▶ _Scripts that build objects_

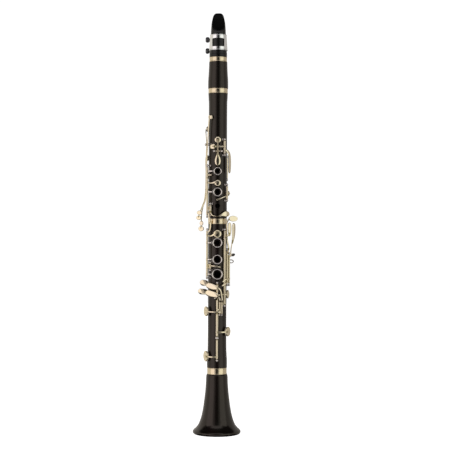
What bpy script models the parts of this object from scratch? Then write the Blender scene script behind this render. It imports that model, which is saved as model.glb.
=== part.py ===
"""Straight Boehm-system clarinet: wooden joints, bell, mouthpiece, ligature and sprung keywork.

The bore axis is the Z axis, the bell stands on z = 0, and the player's fingers come from the front, -Y.
A place on the keywork is given by its angle round the body (0 at the front, positive towards +X), its
distance from the bore axis and its height, in degrees and millimetres.
"""

import math

import bmesh
import bpy
from mathutils import Matrix, Vector

MM = 0.001

# Driving heights along the body, from the bell's foot upwards
BELL_TOP = 104.6
LOWER_JOINT_TOP = 340.0
UPPER_JOINT_TOP = 537.7
BARREL_TOP = 595.2
MOUTHPIECE_TIP = 666.4

# Driving radii
WOOD = 14.7
BORE = 7.4
BELL_FLARE = 38.0
SOCKET = 12.0
TENON = 11.2
CORK = 11.7
CORK_GROOVE = 0.9
CORK_LAND = 2.0
GAP = 0.3

# Keywork heights over the bore axis
PAD_FACE = 15.1
PAD_THICK = 1.4
CUP_FACE = 16.8
CUP_THICK = 2.2
ROD_LOW = 18.6
ROD_HIGH = 20.6
TUBE = 1.6
BALL = 1.9
SMALL_BALL = 1.45
BORED_BALL = 2.7
SLIM_TUBE = 1.25
LOW_CUP = 1.5
STANDING_OPEN = 2.3
RING_FACE = 16.6
RING_THICK = 1.5
CHIMNEY_TOP = 16.7
BAR_THICK = 1.4
THIN_BAR = 1.2
CROSS_TUBE = 1.3
TAB_THICK = 1.0
PAD_INSET = 0.6
UNDER_PAD_HOLE = 0.55
POST_ROOT = 2.2

# Facets
TURNED_SIDES = 20
TUBE_SIDES = 8
CUP_SIDES = 12
RING_SIDES = 12
HOLE_SIDES = 8

COLOURS = {
    "grenadilla": ((0.018, 0.013, 0.012), 0.35, 0.0),
    "ebonite": ((0.012, 0.012, 0.013), 0.3, 0.0),
    "key_metal": ((0.83, 0.76, 0.58), 0.22, 1.0),
    "ferrule_metal": ((0.8, 0.72, 0.52), 0.25, 1.0),
    "ligature_metal": ((0.85, 0.85, 0.86), 0.2, 1.0),
    "cork": ((0.62, 0.44, 0.26), 0.8, 0.0),
    "pad_skin": ((0.86, 0.8, 0.68), 0.6, 0.0),
    "cane": ((0.78, 0.66, 0.38), 0.55, 0.0),
}


def material(name):
    found = bpy.data.materials.get(name)
    if found:
        return found
    colour, roughness, metallic = COLOURS[name]
    made = bpy.data.materials.new(name)
    made.use_nodes = True
    shader = made.node_tree.nodes["Principled BSDF"]
    shader.inputs["Base Color"].default_value = (*colour, 1.0)
    shader.inputs["Roughness"].default_value = roughness
    shader.inputs["Metallic"].default_value = metallic
    made.diffuse_color = (*colour, 1.0)
    return made


# ---- places -------------------------------------------------------------------------------------


def outward(angle):
    turn = math.radians(angle)
    return Vector((math.sin(turn), -math.cos(turn), 0.0))


def at(angle, radius, height):
    """World point, in metres, from angle in degrees and millimetres."""
    return (outward(angle) * radius + Vector((0.0, 0.0, height))) * MM


def angle_of(side, radius):
    """Angle of a rod whose centre line is `side` millimetres to the +X side of the bore axis."""
    return math.degrees(math.asin(side / radius))


# ---- simple solids ------------------------------------------------------------------------------


def finish_mesh(name, mesh_data):
    mesh = bpy.data.meshes.new(name)
    bmesh.ops.recalc_face_normals(mesh_data, faces=mesh_data.faces)
    mesh_data.to_mesh(mesh)
    mesh_data.free()
    body = bpy.data.objects.new(name, mesh)
    bpy.context.scene.collection.objects.link(body)
    return body


def loft(sections):
    """Closed solid through loops of points that match one to one."""
    shape = bmesh.new()
    loops = [[shape.verts.new(point) for point in section] for section in sections]
    count = len(loops[0])
    for low, high in zip(loops, loops[1:]):
        for i in range(count):
            j = (i + 1) % count
            shape.faces.new((low[i], low[j], high[j], high[i]))
    shape.faces.new(list(reversed(loops[0])))
    shape.faces.new(loops[-1])
    return finish_mesh("solid", shape)


def axes_for(normal):
    """Two unit vectors square to the normal; the first is level where it can be."""
    across = Vector((0.0, 0.0, 1.0)).cross(normal)
    if across.length < 1e-6:
        across = Vector((1.0, 0.0, 0.0))
    across.normalize()
    return across, normal.cross(across).normalized()


def circle(centre, normal, radius, sides, stretch=1.0, lean=0.0):
    """Points round a circle, in metres; `stretch` scales its second axis, `lean` turns it in its plane."""
    first, second = axes_for(normal)
    turn = math.radians(lean)
    along = first * math.cos(turn) + second * math.sin(turn)
    up = second * math.cos(turn) - first * math.sin(turn)
    points = []
    for i in range(sides):
        phase = 2.0 * math.pi * (i + 0.5) / sides
        points.append(centre + (along * math.cos(phase) + up * math.sin(phase) * stretch) * radius * MM)
    return points


def rod(start, end, radius, sides=TUBE_SIDES):
    normal = (end - start).normalized()
    return loft([circle(start, normal, radius, sides), circle(end, normal, radius, sides)])


def ball(centre, radius):
    shape = bmesh.new()
    bmesh.ops.create_icosphere(shape, subdivisions=1, radius=radius * MM, matrix=Matrix.Translation(centre))
    return finish_mesh("ball", shape)


def turned(profile, sides=TURNED_SIDES):
    """Solid of revolution about the bore axis from a closed outline of (radius, height) pairs."""
    shape = bmesh.new()
    loops = []
    for i in range(sides):
        turn = 2.0 * math.pi * i / sides
        way = Vector((math.cos(turn), math.sin(turn), 0.0))
        loops.append([shape.verts.new((way * r + Vector((0.0, 0.0, z))) * MM) for r, z in profile])
    count = len(profile)
    for i in range(sides):
        here, there = loops[i], loops[(i + 1) % sides]
        for j in range(count):
            k = (j + 1) % count
            shape.faces.new((here[j], there[j], there[k], here[k]))
    return finish_mesh("turned", shape)


def spindle(profile, sides=TURNED_SIDES):
    """Solid turned shape about the bore axis, closed by flat ends, from (radius, height) pairs going up."""
    turns = [2.0 * math.pi * i / sides for i in range(sides)]
    return loft([[Vector((r * math.cos(a), r * math.sin(a), z)) * MM for a in turns] for r, z in profile])


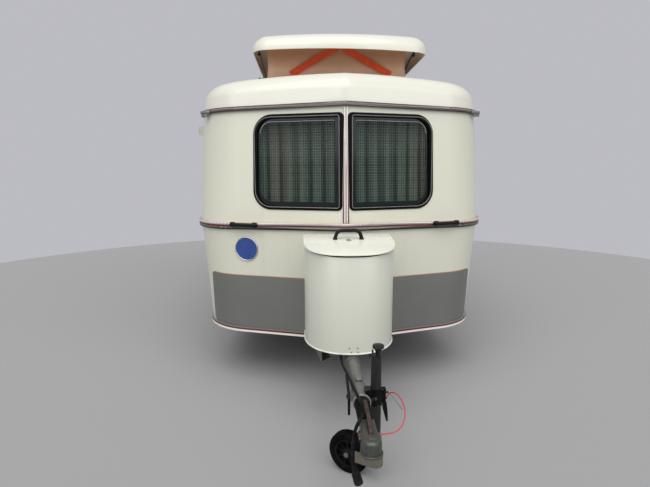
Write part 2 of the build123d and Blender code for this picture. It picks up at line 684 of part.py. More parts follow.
SHAFT_R, RIB_R, VALLEY_R, RIBS = 22, 34, 28, 9
with BuildPart() as bellows:
    pitch = (TUBE_FRONT - 0.5 - BELLOWS_FRONT) / RIBS
    with BuildSketch(Plane.YZ):
        with BuildLine():
            here = (TUBE_FRONT - 0.5, DRAWBAR_Z + VALLEY_R)
            Line((here[0], DRAWBAR_Z + SHAFT_R + 1), here)
            for _ in range(RIBS):
                there = (here[0] - pitch, here[1])
                ThreePointArc(here, (here[0] - pitch / 2, DRAWBAR_Z + RIB_R), there)
                here = there
            Polyline(here, (here[0], DRAWBAR_Z + SHAFT_R + 1), (TUBE_FRONT - 0.5, DRAWBAR_Z + SHAFT_R + 1))
        make_face()
    revolve(axis=Axis((0, 0, DRAWBAR_Z), (0, 1, 0)))
finish(bellows, "bellows")

HEAD_HALF, NECK_HALF, HEAD_TOP, HEAD_BOTTOM = 38, 31, 30, -34
CUP_R, LIP, LIP_H = 40, 6, 8
LEVER_SLOT = (front(-1196), front(-1100), 22)   # from, to, floor above the drawbar's axis


def head_plan(grow):
    """Plan of the pressed head: a straight neck that widens to the round cup."""
    n, h = NECK_HALF + grow, HEAD_HALF + grow
    with BuildSketch() as face:
        with BuildLine():
            l1 = Line((-n, HEAD_REAR), (n, HEAD_REAR))
            l2 = Line(l1 @ 1, (n, BALL_Y + 58))
            l3 = Line(l2 @ 1, (h, BALL_Y))
            l4 = ThreePointArc(l3 @ 1, (0, HEAD_NOSE + LIP - grow), (-h, BALL_Y))
            l5 = Line(l4 @ 1, (-n, BALL_Y + 58))
            Line(l5 @ 1, l1 @ 0)
        make_face()
    return face.sketch


with BuildPart() as coupling_head:
    # pressed body with rounded shoulders and the ball cup's dome
    with BuildSketch(Plane.XY.offset(DRAWBAR_Z + HEAD_BOTTOM)):
        add(head_plan(0))
    extrude(amount=HEAD_TOP - HEAD_BOTTOM)
    fillet(faces().sort_by(Axis.Z)[-1].edges(), 17)
    with Locations((0, BALL_Y + 4, DRAWBAR_Z - 4)):
        Sphere(CUP_R)
    add(box(-60, 60, BALL_Y - 80, BALL_Y + 80, DRAWBAR_Z - 60, DRAWBAR_Z + HEAD_BOTTOM), mode=Mode.SUBTRACT)
    # rolled lip round the bottom
    with BuildSketch(Plane.XY.offset(DRAWBAR_Z + HEAD_BOTTOM)):
        add(head_plan(LIP))
    extrude(amount=LIP_H)
    fillet(edges().filter_by_position(Axis.Z, DRAWBAR_Z + HEAD_BOTTOM + LIP_H - 0.1,
                                      DRAWBAR_Z + HEAD_BOTTOM + LIP_H + 0.1).sort_by(Axis.Y)[:1], 3)
    # slot for the lever
    y0, y1, floor_z = LEVER_SLOT
    add(box(-10, 10, y0, y1, DRAWBAR_Z + floor_z, DRAWBAR_Z + 60), mode=Mode.SUBTRACT)
    # draw shaft through the bellows
    with BuildSketch(along_drawbar(TUBE_FRONT + 60)):
        Circle(SHAFT_R)
    extrude(amount=TUBE_FRONT + 61 - HEAD_REAR)
    # two bolts through the neck
    for y in (front(-1140), front(-1166)):
        with BuildSketch(Plane.YZ.offset(-HEAD_HALF - 6)):
            with Locations((y, DRAWBAR_Z - 2)):
                RegularPolygon(9, 6)
        extrude(amount=2 * HEAD_HALF + 12)
    with BuildSketch(Plane((0, BALL_Y, DRAWBAR_Z + HEAD_BOTTOM))):
        Circle(BALL_R + 0.4)
    extrude(amount=40, mode=Mode.SUBTRACT)
finish(coupling_head, "coupling_head")

with BuildPart() as coupling_handle:
    with BuildSketch(Plane.YZ.offset(-7)):
        with BuildLine():
            floor_at = DRAWBAR_Z + LEVER_SLOT[2]
            Polyline((front(-1192), floor_at), (front(-1160), floor_at), (front(-1106), floor_at + 31),
                     (front(-1000), floor_at + 40), (front(-990), floor_at + 46), (front(-1000), floor_at + 52),
                     (front(-1112), floor_at + 46), (front(-1172), floor_at + 21), (front(-1192), floor_at + 12),
                     close=True)
        make_face()
    extrude(amount=14)
    fillet(edges().filter_by(Axis.X), 2)
finish(coupling_handle, "coupling_handle")

LEVER_X, LEVER_T = -58, 11
with BuildPart() as handbrake_lever:
    for places in (((front(-824), DRAWBAR_Z, 16), (front(-750), 427, 9)),
                   ((front(-750), 427, 9), (front(-680), 446, 8)),
                   ((front(-824), DRAWBAR_Z, 13), (front(-829), 322, 6))):
        with BuildSketch(Plane.YZ.offset(LEVER_X)):
            for y, z, radius in places:
                with Locations((y, z)):
                    Circle(radius)
            make_hull()
        extrude(amount=LEVER_T)
    # pivot bolt and the push button at the grip's end
    with BuildSketch(Plane.YZ.offset(LEVER_X - 6)):
        with Locations((front(-824), DRAWBAR_Z)):
            RegularPolygon(9, 6)
    extrude(amount=7)
    button = Plane((LEVER_X + LEVER_T / 2, front(-674), 447.6), z_dir=(0, 0.965, 0.262))
    with BuildSketch(button):
        Circle(4)
    extrude(amount=10)
finish(handbrake_lever, "handbrake_lever")

# ---------------------------------------------------------------- jockey wheel
JOCKEY_X, JOCKEY_Y = 68, front(-846)
JOCKEY_R, JOCKEY_W, JOCKEY_TRAIL, JOCKEY_TURN = 102, 56, 132, radians(32)
JOCKEY_RIM_R, JOCKEY_TUBE_R, JOCKEY_TOP = 67, 24, 606
HUB_X = JOCKEY_X - JOCKEY_TRAIL * cos(JOCKEY_TURN)
HUB_Y = JOCKEY_Y + JOCKEY_TRAIL * sin(JOCKEY_TURN)
trail_dir = Vector(HUB_X - JOCKEY_X, HUB_Y - JOCKEY_Y, 0).normalized()
axle_dir = Vector(-trail_dir.Y, trail_dir.X, 0)
jockey_axle = Axis((HUB_X, HUB_Y, JOCKEY_R), axle_dir)


def jockey_plane(z):
    return Plane((JOCKEY_X, JOCKEY_Y, z))


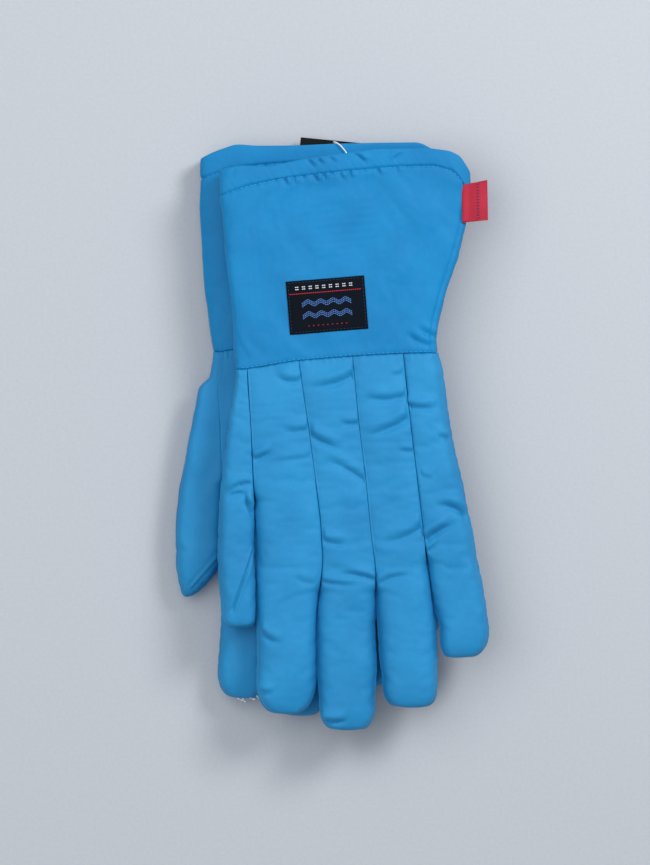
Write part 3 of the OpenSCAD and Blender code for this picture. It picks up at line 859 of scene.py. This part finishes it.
def cuff_ring(low, high, share, inset):
    """A ring of the cuff, share of the way from its line low to its line high, set in by inset."""
    left, right = (float(edge(mix(low(edge(150)), high(edge(150)), share)))
        for edge in (cuff_left, cuff_right))
    half = CUFF_HALF - inset
    xz = section(left + inset, right - inset, 0, half, half, [CUFF_POWER] * 4, CUFF_RING)
    wide = (xz[:, 0] - left) / (right - left)
    at_low, at_high = mix(WRIST_LINE[0][0], WRIST_LINE[-1][0], wide), mix(*HEM_ENDS, wide)
    y = mix(low(at_low if low is wrist_line else at_high), high(at_high), share)
    return np.stack([xz[:, 0], y, xz[:, 1]], -1)


def cuff_relief(side, grid, normals):
    """Soft waves, wrist folds, hem gathers and the side seam of the cuff."""
    x, y, z = xyz(grid)
    upward = facing(normals)
    flat = facing(np.abs(normals))
    relief = UNEVEN[side](grid) * 1.1 + FINE[side](grid) * 0.7
    relief += creased(grid, CUFF_CREASES) * upward
    relief *= smooth((y - wrist_line(x)) / 9)
    below_hem = np.maximum(hem_line(x) - y, 0)
    middle = 0.5 + 0.9 * np.exp(-(((x + 14) / 30) ** 2))
    relief += puckered(x, below_hem, 0.36, 3.6, 31) * middle * flat
    relief += puckered(x, y - wrist_line(x), 0.12, 3.0, 32) * flat
    inside = cuff_right(y) - 4.0 - x
    ridge = 0.55 * np.exp(-(((inside + 1.5) / 1.0) ** 2)) - 0.95 * np.exp(-((inside / 0.75) ** 2))
    return relief + ridge * (z > 0.8)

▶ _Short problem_
Output, please, only the lines running from the start of the entries through the line that contains "HOLE_SIDES = 8", including both of those lines.

▶ _Task output_
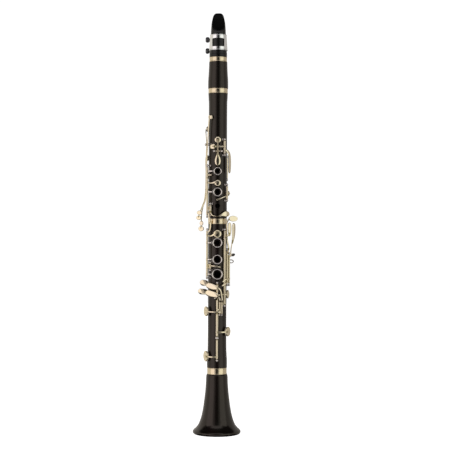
What bpy script models the parts of this object from scratch? Then write the Blender scene script behind this render. It imports that model, which is saved as model.glb.
=== part.py ===
"""Straight Boehm-system clarinet: wooden joints, bell, mouthpiece, ligature and sprung keywork.

The bore axis is the Z axis, the bell stands on z = 0, and the player's fingers come from the front, -Y.
A place on the keywork is given by its angle round the body (0 at the front, positive towards +X), its
distance from the bore axis and its height, in degrees and millimetres.
"""

import math

import bmesh
import bpy
from mathutils import Matrix, Vector

MM = 0.001

# Driving heights along the body, from the bell's foot upwards
BELL_TOP = 104.6
LOWER_JOINT_TOP = 340.0
UPPER_JOINT_TOP = 537.7
BARREL_TOP = 595.2
MOUTHPIECE_TIP = 666.4

# Driving radii
WOOD = 14.7
BORE = 7.4
BELL_FLARE = 38.0
SOCKET = 12.0
TENON = 11.2
CORK = 11.7
CORK_GROOVE = 0.9
CORK_LAND = 2.0
GAP = 0.3

# Keywork heights over the bore axis
PAD_FACE = 15.1
PAD_THICK = 1.4
CUP_FACE = 16.8
CUP_THICK = 2.2
ROD_LOW = 18.6
ROD_HIGH = 20.6
TUBE = 1.6
BALL = 1.9
SMALL_BALL = 1.45
BORED_BALL = 2.7
SLIM_TUBE = 1.25
LOW_CUP = 1.5
STANDING_OPEN = 2.3
RING_FACE = 16.6
RING_THICK = 1.5
CHIMNEY_TOP = 16.7
BAR_THICK = 1.4
THIN_BAR = 1.2
CROSS_TUBE = 1.3
TAB_THICK = 1.0
PAD_INSET = 0.6
UNDER_PAD_HOLE = 0.55
POST_ROOT = 2.2

# Facets
TURNED_SIDES = 20
TUBE_SIDES = 8
CUP_SIDES = 12
RING_SIDES = 12
HOLE_SIDES = 8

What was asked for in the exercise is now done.